Topics for Exam #2, Tuesday 4/3

You are allowed to use one page of notes (both sides, 8.5 X 11) with anything you would like to put on it for the test.  You can also use a calculator if you wish.   Aside from those materials, no other books or notes are allowed.  The test will cover graphs, complexity, and dynamic programming.

Graphs

• Basic concept, edges, vertices, relationship
• Directed, Undirected
• Algorithm, Purpose, space/time behavior
• Run on a graph, be able to identify when it may be useful
• Use to detect a bipartite graph
• Depth First Search
• Algorithm, Purpose, space/time behavior
• Run on a graph, be able to identify when it may be useful
• Detecting cycles
• DAG, Directed Acyclic Graph
• Topological sort using DFS
• Minimum Spanning Tree
• Notion of the 'cut' for Kruskal's algorithm
• Demonstrate Kruskal and Prim's algorithms
• Runtime
• Data structures required for each
• Practical uses of MST
• Dijkstra's Shortest Path Algorithm
• Limitations
• Runtime
• Demonstrate on a graph

P/NP

• Relationship between classes P and NP
• What an NP-Complete problem is
• You will be asked to show that a problem is NP-Complete via polynomial reducibility
• Decision problem vs.
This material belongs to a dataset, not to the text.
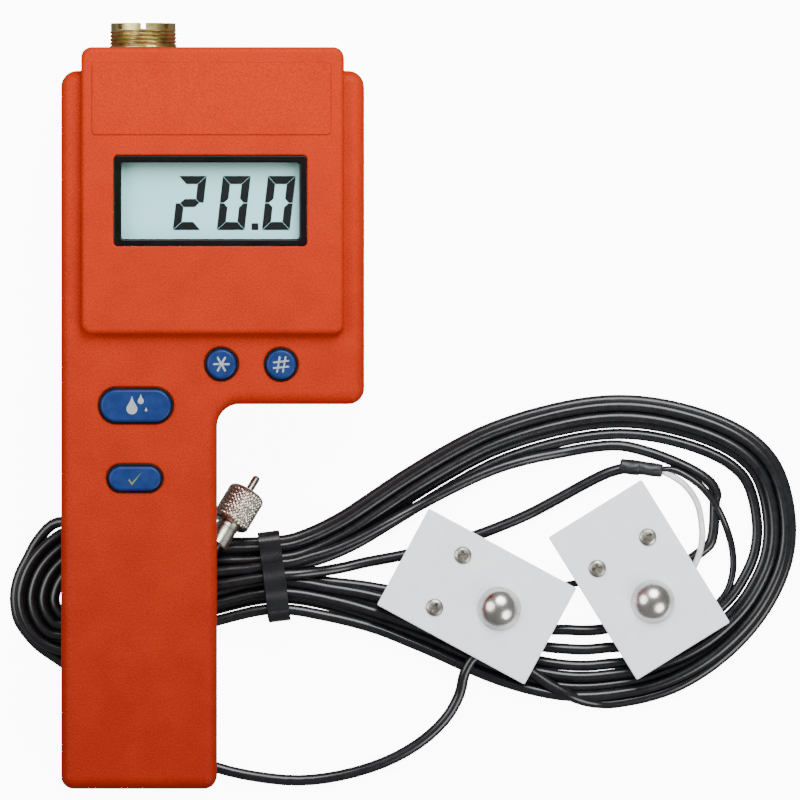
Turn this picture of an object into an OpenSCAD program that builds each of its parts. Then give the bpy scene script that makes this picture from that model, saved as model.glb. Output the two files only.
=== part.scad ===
// Moisture meter with a sensor lead set.
// The meter lies on its flat back: +Y runs from the handle to the socket, +Z is up.

/* [Case] */
// Width across the head
head_w = 85.4; // [80:0.2:95]
// Lower edge of the head
head_y0 = 0.4; // [0:0.1:4]
// Upper edge of the head's wings
head_y1 = 94.4; // [90:0.1:98]
// Width of the handle
handle_w = 43.8; // [42:0.2:48]
// Length of the handle below the origin
handle_len = 108; // [104:1:120]
// Height of the front face above the back
front_z = 38; // [38:0.5:40]
// Height of the joint between the two shells
split_z = 22; // [21.5:0.5:22.5]
// Height of the handle's back above the head's back
handle_back_z = 12; // [11:0.5:12]
// Wall thickness of the shells
wall = 2.4; // [2:0.1:2.6]
// Radius of the head's corners
head_r = 4.5; // [4:0.5:5]
// Radius of the handle's corners
handle_r = 3.5; // [3:0.5:4]
// Radius of the throat between head and handle
throat_r = 6.3; // [5:0.1:7]
// Slope of the long edges of the back
back_edge = 2.5; // [2:0.5:3]

/* [Display block] */
// Width of the raised block
block_w = 74; // [70:1:78]
// Lower edge of the raised block
block_y0 = 20.1; // [19:0.1:21]
// Upper edge of the raised block
block_y1 = 101; // [100:0.5:103]
// Height of the block's face above the back
block_z = 41.5; // [41:0.5:43]
// Radius of the raised block's corners
block_r = 3; // [2:0.5:4]
// Width of the display window
window_w = 54.4; // [50:0.2:56]
// Height of the display window
window_h = 25.6; // [24:0.2:27]
// Middle of the display window along Y
window_y = 57.7; // [56:0.1:60]

/* [Keys] */
// Radius of the round key caps
round_cap_r = 4.2; // [3.8:0.1:4.2]
// Gap between a cap and its seal
cap_gap = 0.35; // [0.3:0.05:0.45]
// Height of the caps above the front face
cap_rise = 1.4; // [1:0.1:2]
// Travel of a key
key_travel = 0.8; // [0.4:0.1:0.8]

/* [Socket] */
// Outer radius of the socket's thread
socket_r = 7.94; // [7.94]
// Radius of the bore in the centre contact
contact_bore_r = 2.0; // [1.98:0.01:2.05]
// Position of the socket along X
socket_x = -19.7; // [-21:0.1:-18]

/* [Lead] */
// Diameter of the cable
cable_d = 3.1; // [2.9:0.1:3.2]
// Outer radius of the plug's coupling ring
ring_r = 5.5; // [5.3:0.1:5.6]
// Length of a contact pad
pad_len = 47.5; // [46:0.5:49]
// Width of a contact pad
pad_w = 31; // [30:0.5:32]
// Thickness of a contact pad
pad_t = 5; // [5:0.5:6]
// Radius of the contact domes
dome_r = 6.35; // [6:0.05:6.5]

/* [Hidden] */
$fn = 48;

eps = 0.01;
half_w = head_w / 2;
handle_x1 = handle_w - half_w;
handle_cx = handle_w / 2 - half_w;
inner_front_z = front_z - wall;
inner_block_z = block_z - 2.6;
window_x = -0.6;
board_z = 27;
board_t = 1.6;
board_top = board_z + board_t;
cap_top = front_z + cap_rise;
screw_at = [[-34, 85], [34, 85], [34, 10], [-34, 10], [handle_cx, -29.5]];
boss_r = 3.6;
screw_r = 1.4;
// Keys: place, half the straight length of the cap, cap radius, radius of its hole
star_at = [2.5, 11.7];
hash_at = [19.3, 11.6];
drop_at = [-21.6, 0];
tick_at = [-21.9, -20.5];
round_key = [0, round_cap_r, round_cap_r + 0.6];
drop_shape = [5.4, 4.6, 5.3];
tick_shape = [3.95, 3.45, 4.25];
keys = [[star_at, round_key], [hash_at, round_key], [drop_at, drop_shape], [tick_at, tick_shape]];
door_x = handle_cx;
door_w = 29;
door_y1 = -34;
rail_gap = 0.4;
battery_z = handle_back_z + 3.6;
battery_y = -86;
// Width and depth of the notches in the socket's rim
rim_notch = [1.5, 1.7];
// the rim of the socket stands as far above the origin as the handle ends below it
socket_y1 = handle_len;
// The strap: middle, turn about Z, width
strap_at = [17, -48, 0];
strap_turn = 7;
strap_w = 6.2;
// The two pads: middle, turn about Z; pad_z is their underside
pad_z = 6.5;
left_pad_at = [74.5, -54];
left_pad_turn = -28.4;
right_pad_at = [120.5, -49.3];
right_pad_turn = -58.2;
dome_u = 7.2;
screw_u = -9;
screw_v = 8.4;
// The plug: middle of the coupling ring, its turn about Z and its tilt
plug_at = [7.06, -29, 6.8];
plug_turn = 59;
plug_tilt = 14;
plug_dir = [cos(plug_turn) * cos(plug_tilt), sin(plug_turn) * cos(plug_tilt), -sin(plug_tilt)];

// The coil's outer edge, on the middle of the outermost turn, with the width of the winding
coil_left = [[17, -38.4, 8.2], [3, -38.6, 9.2], [-6, -35.6, 14], [-18, -30, 21], [-32, -30.5, 17],
    [-44, -35, 13], [-52.5, -43, 11.5], [-56.2, -53, 11.4], [-54.6, -62, 11.4], [-48.5, -68.8, 11.4],
    [-38, -70.8, 11.4], [-22, -67.5, 11.4], [-4, -63.3, 10.2], [6, -60.6, 8.6], [17, -58.6, 8.2]];
coil_right = [[17, -58.6, 8.2], [30, -60.2, 10.2], [46, -65.5, 14], [62, -72.5, 17.5], [80, -80.3, 19.5],
    [98, -84.6, 20.5], [114, -84.2, 20.5], [130, -80.2, 19], [144, -71.5, 15.5], [155, -59.8, 13.2],
    [162, -46, 12.8], [163.5, -32, 12.8], [159.5, -17, 12.8], [149.5, -7.2, 12.6], [133, -0.8, 12.4],
    [115, 1.6, 12], [96, -0.9, 11.6], [75, -7.8, 11.4], [53.5, -20, 10.6], [37, -31, 9.4],
    [25, -36.8, 8.4], [17, -38.4, 8.2]];
coil_low = cable_d;
coil_high = 5.8;

// Cable from the plug, over the winding, to the outside of its left end
start_route = [[-1.8, -43.7, 10], [-5, -47, 9.6], [-10, -49, 8.2], [-16, -48.5, 6.4], [-22, -45.5, 5.2],
    [-28, -41, 4.75], [-34, -36.5, 4.75], [-40, -33.1, 5.4], [-45.5, -33.6, 3.4], [-50, -38.4, 1.6]];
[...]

Optimization problem
• Know what the following NP-Complete problems are
• Graph Coloring
• Bin Packing
• Knapsack Problem
• Subset Sum
• Traveling Salesman
• Hamiltonian Cycle
• Implications if an NP-Complete problem can be shown to have a polynomial solution

Dynamic Programming

• Idea of optimal substructure
• Come up with the dynamic programming solution; e.g. a D[current-sized-problem] = D[smaller-sized-problem]
• There are no specific questions that ask you to demonstrate exactly one of the following, but it will be helpful to understand how these work as examples to solve the test problem
• Floyd-Warshall All Pairs Shortest Path algorithm
• Approximate String Matching
• Knapsack Problem